Clinton’s presidential accomplishments include:

  • the North American Free Trade Agreement which made the United States, Canada, and Mexico a single trading unit
  • the long awaited e-signatures bill, which gave online electronic signatures the same legal status as those handwritten
  • a bill giving China permanent, normal trade status
  • a bill that set the blood-alcohol limit for driving at 0.08 percent
  • a reserve of heating oil for the Northeast for use in emergencies
  • his visit to Vietnam, the first American President to do so since the Vietnam War in order to improve relations between Vietnam and the United States
  • the emergency meeting with Israeli Prime Minister Ehud Barak and Palestinian leader Yasir Arafat in an effort to end ongoing violence between countries
  • elimination of the budget deficit and creating a surplus

In 1998 Clinton was impeached by the House of Representatives. A trial in the Senate found the president not guilty of the charges brought against him. President Clinton apologized for his conduct and vowed to keep working as hard as he could for the American people.
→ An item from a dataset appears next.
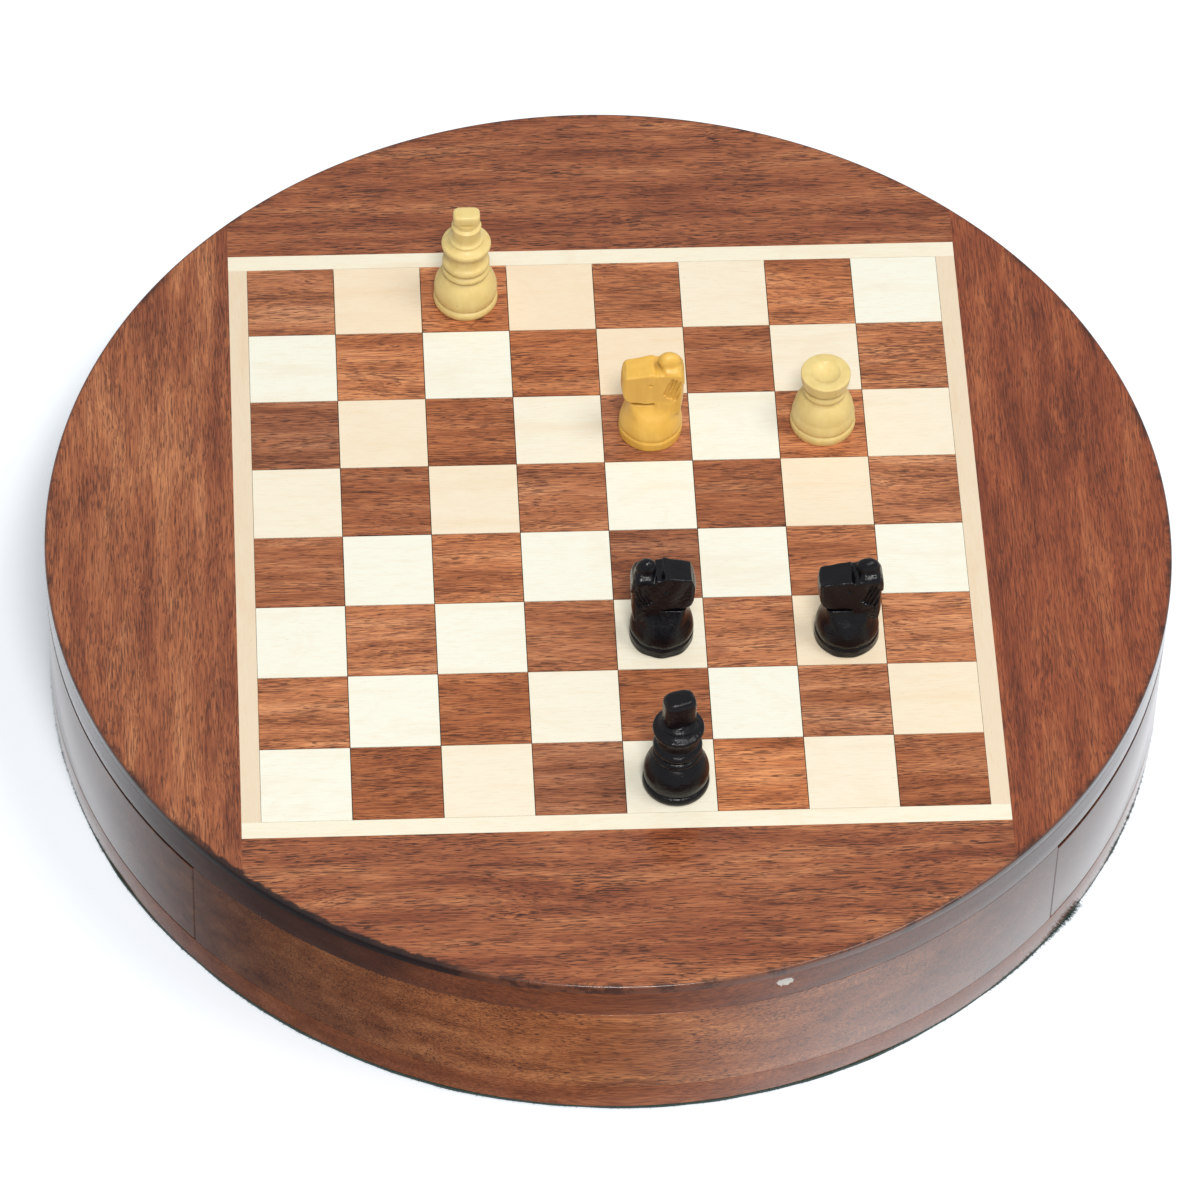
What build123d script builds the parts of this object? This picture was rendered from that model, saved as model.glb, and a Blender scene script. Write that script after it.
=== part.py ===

As a result, Bill Clinton left office with historically high approval ratings as the 42nd President of the United States.

After the White House

President Clinton has dedicated his time to leading the development of global initiatives through the William J. Clinton Foundation. The staff and volunteers focus on programs of community service, drug acquisition for HIV/AIDS treatment, and fighting childhood obesity in the United States. The Clinton Global Initiative garners the expertise of leaders from around the world in addressing global issues of health care, education, clean energy and environment, job training, and entrepreneurship in under-developed countries.

Outside of his foundation, President Clinton has worked alongside former Presidents Jimmy Carter, George H. W. Bush and George W. Bush in disaster relief efforts for the tsunami in South Asia, Hurricane Katrina in the United States, and the earthquake in Haiti.

Clinton has also had a prolific career as a writer and author of numerous memoirs, non-fiction books, and a novel.